In the interest of full disclosure after boycotts were threatened against his show’s sponsors, Hannity explained the additional totally appropriate relationships:


General Mike Flynn: “General Flynn and I spoke for the briefest time — his entire tenure as national security adviser. I never paid him and he never advised me. He just gave me permission to use his catch-phrase “Lock her up!” about that MSNBC chick, Rachel Maddow.”


Kellyanne Conway: “She gave me her expertise on alternative facts, but that meeting lasted less than a minute because I have no use for facts — not even alternative ones.”




Jared Kushner: “I briefly considered converting to Judaism and wanted Jared to explain how I could get one of those beanies to stay on my incredibly large head without messing up my world-renowned hair. I must confess that in this case I did offer to pay a fee because you know how those people are.”


Stormy Daniels: “I just wanted to know how she keeps her very large breasts in check because I’ve exceeded my mansierre’s capacity.”


Paul Manafort: “He merely gave me some off-the-record fashion advice when I decided to add nine layers of undershirts to my outfits.”


Sarah Huckabee Sanders: “I did speak briefly with her, but she initiated the contact.
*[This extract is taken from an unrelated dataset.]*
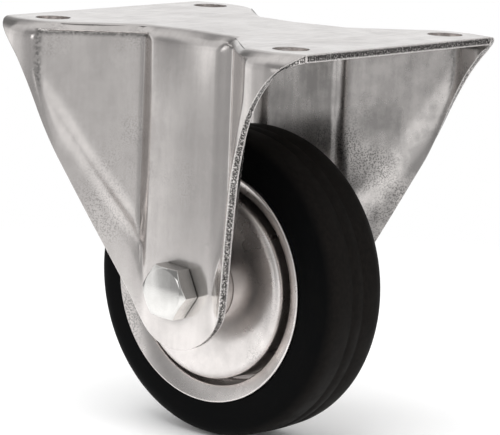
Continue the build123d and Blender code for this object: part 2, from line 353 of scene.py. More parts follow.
def plated_steel(name, settings, light=None, dull=None, drawn=(1, 0.12, 0.12), waves=1.0, rough=0.0,
                 patches=1.0, low_patches=0.0, creased=False, burr=None):
    """Zinc plate on pressed sheet: cloudy tone, rough grainy patches and long waves along the drawing."""
    finish = Finish(name)
    clouds = finish.noise(CLOUD, 4.0, roughness=0.6)
    fine = finish.noise(settings.speckle / MM, 2.0, roughness=0.6)
    lines = finish.noise(DRAWN_LINE, 2.0, stretch=drawn)
    swell = finish.noise(SWELL, 0.0, stretch=(drawn[0], drawn[1] / 3, drawn[2] / 3))
    tone = finish.compute("MULTIPLY", clouds, 0.60)
    tone = finish.compute("MULTIPLY_ADD", fine, 0.08, tone)
    tone = finish.compute("MULTIPLY_ADD", lines, 0.20, tone)
    clean = finish.span(tone, 0.34, 0.54)
    base = finish.blend(clean, dull or settings.dull, light or settings.light)
    lowness = finish.span(finish.split(finish.coords)["Z"], -25 * MM, -60 * MM, 0.0, low_patches)
    patchy = finish.compute("ADD", finish.noise(PATCH, 3.0, roughness=0.6), lowness)
    patch = finish.span(patchy, 0.52, 0.68, 0.0, patches)
    specks = finish.compute("MULTIPLY", patch, finish.span(fine, 0.44, 0.50, 1.0, 0.0))
    base = finish.blend(finish.compute("MULTIPLY", specks, 0.6), base, settings.grain)
    least = settings.roughness + rough
    roughness = finish.span(clean, 0.0, 1.0, least + settings.cloudiness, least)
    roughness = finish.compute("MULTIPLY_ADD", patch, 0.10, roughness)
    below = None
    # Creased sheet gets painted shade in its tight bends and along its panels' walls, and its corners worn
    # round.
    if creased:
        base = finish.blend(painted_crease_shade(finish, settings), base, settings.grain)
        below = finish.softened(burr or settings.burr, samples=4)
    wavy = finish.bumped(swell, settings.waviness / MM * waves, 1.0, below)
    drawn_lines = finish.bumped(lines, 0.008, 0.35, wavy)
    grainy = finish.bumped(fine, 0.016, 0.25, drawn_lines)
    finish.shade(base_color=base, roughness=roughness, metallic=1.0, normal=grainy)
    return finish


def painted_crease_shade(finish, settings):
    """How much painted shade darkens the plating: in the tight bends and next to other parts, found by
    ambient occlusion, and along the panels' walls where the sheet's own mark says so.
    """
    # Painted shade in the tight bends and next to other parts, found by ambient occlusion.
    hidden = finish.node("ShaderNodeAmbientOcclusion", samples=8)
    hidden.inputs["Distance"].default_value = settings.crease
    in_bends = finish.span(hidden.outputs["AO"], 0.45, 0.84, settings.painted_shade, 0.0)
    # Painted shade along the panels' walls and ledge, as marked on the sheet, broken up by speckle.
    pitted = finish.span(finish.noise(PIT, 3.0, roughness=0.7), 0.42, 0.56, 0.45, 1.0)
    marked = finish.node("ShaderNodeAttribute", attribute_name="painted_shade").outputs["Fac"]
    stained = finish.compute("MULTIPLY", finish.compute("MULTIPLY", marked, pitted), settings.painted_shade)
    return finish.compute("MAXIMUM", in_bends, stained)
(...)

She wanted to know my secret for being able to obviously lie while still being sanctimonious and condescending. We both agreed: Damn, I’m good.”


Eric Trump: “On one occasion I accidentally dialed Eric’s number, but I immediately hung up when I realized my mistake. Come on, even I’m not stupid enough to seek Eric Trump’s advice on anything.”
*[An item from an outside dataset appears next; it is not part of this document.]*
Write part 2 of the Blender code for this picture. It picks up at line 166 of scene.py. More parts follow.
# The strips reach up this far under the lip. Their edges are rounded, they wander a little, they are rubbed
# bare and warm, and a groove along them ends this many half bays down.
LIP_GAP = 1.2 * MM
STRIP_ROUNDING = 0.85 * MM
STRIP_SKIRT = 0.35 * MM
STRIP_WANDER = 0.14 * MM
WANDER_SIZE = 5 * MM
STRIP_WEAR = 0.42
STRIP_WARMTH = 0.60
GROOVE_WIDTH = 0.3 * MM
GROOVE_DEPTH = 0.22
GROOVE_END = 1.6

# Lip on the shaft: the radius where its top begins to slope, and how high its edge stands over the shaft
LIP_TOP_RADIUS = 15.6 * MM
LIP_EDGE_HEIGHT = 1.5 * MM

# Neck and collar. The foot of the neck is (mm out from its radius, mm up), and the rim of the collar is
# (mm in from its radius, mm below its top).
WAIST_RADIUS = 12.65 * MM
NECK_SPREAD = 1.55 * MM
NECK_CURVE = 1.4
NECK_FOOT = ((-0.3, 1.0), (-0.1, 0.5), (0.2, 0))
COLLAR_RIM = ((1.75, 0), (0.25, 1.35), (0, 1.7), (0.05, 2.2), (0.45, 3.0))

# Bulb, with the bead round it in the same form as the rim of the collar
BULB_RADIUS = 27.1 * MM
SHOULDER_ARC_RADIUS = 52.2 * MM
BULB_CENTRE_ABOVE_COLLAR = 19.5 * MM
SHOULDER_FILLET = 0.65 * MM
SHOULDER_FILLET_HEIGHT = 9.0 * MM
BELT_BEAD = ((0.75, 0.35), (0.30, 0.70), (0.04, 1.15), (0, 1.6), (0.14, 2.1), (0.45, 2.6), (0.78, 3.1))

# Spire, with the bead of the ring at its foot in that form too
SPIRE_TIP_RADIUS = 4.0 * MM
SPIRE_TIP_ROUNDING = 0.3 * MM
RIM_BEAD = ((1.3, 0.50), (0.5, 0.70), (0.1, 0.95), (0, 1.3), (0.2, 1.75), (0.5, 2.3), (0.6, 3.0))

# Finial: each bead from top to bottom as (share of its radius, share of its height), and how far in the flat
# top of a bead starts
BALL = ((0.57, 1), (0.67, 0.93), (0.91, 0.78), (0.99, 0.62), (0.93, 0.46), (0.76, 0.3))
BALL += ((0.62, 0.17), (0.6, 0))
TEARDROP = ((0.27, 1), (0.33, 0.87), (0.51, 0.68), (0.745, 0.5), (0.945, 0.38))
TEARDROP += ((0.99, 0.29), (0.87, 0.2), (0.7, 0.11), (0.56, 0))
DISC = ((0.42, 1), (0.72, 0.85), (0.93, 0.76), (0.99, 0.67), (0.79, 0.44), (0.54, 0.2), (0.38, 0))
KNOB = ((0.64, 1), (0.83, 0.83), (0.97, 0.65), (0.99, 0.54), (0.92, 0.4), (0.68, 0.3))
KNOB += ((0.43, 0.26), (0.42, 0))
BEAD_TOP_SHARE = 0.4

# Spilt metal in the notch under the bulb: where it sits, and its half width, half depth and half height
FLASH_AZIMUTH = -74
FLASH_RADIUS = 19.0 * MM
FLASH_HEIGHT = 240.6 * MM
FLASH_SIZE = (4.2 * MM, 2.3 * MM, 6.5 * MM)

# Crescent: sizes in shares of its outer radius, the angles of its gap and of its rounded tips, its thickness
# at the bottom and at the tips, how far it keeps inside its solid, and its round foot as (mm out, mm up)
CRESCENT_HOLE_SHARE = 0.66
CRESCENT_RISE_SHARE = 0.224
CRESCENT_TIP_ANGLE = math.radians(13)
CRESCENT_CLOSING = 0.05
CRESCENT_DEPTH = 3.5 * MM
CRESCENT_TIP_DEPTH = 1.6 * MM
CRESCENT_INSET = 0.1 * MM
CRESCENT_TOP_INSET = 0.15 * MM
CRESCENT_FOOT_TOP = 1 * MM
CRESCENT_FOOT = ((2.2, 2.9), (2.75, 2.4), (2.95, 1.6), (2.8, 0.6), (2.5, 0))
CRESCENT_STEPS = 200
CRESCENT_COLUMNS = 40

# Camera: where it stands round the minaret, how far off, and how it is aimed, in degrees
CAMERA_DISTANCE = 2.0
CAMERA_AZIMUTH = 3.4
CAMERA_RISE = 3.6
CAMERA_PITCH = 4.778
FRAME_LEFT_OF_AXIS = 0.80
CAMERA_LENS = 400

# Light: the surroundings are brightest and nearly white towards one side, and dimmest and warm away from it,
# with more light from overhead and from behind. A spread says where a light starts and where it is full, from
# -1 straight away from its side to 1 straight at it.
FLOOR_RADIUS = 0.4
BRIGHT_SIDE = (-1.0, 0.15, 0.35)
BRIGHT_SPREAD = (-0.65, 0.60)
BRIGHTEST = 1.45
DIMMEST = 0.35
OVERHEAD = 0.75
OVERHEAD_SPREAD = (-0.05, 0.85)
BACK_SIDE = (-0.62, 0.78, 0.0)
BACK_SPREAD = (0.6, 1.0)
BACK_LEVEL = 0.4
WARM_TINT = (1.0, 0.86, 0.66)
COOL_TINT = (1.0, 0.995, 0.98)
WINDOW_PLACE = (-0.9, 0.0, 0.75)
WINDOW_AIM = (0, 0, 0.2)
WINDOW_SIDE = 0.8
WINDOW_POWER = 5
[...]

Vice President Mike Pence: “We spoke for a few minutes because I wanted to learn how to avoid compromising situations with a woman who is not your wife. Strangely, I haven’t had an opportunity to test his advice.”


U.N. Ambassador Nikki Haley: “Simple question: ‘Does it hurt when you get thrown under Trump’s Hollywood Access bus?'”


National Security Adviser John Bolton: “My neighbor’s poodle snuck into my backyard and trespassed in my 2,000-foot long swimming pool. So I immediately had a brief conversation with Mr. Bolton regarding drone strikes. Mission accomplished, Fluffy!”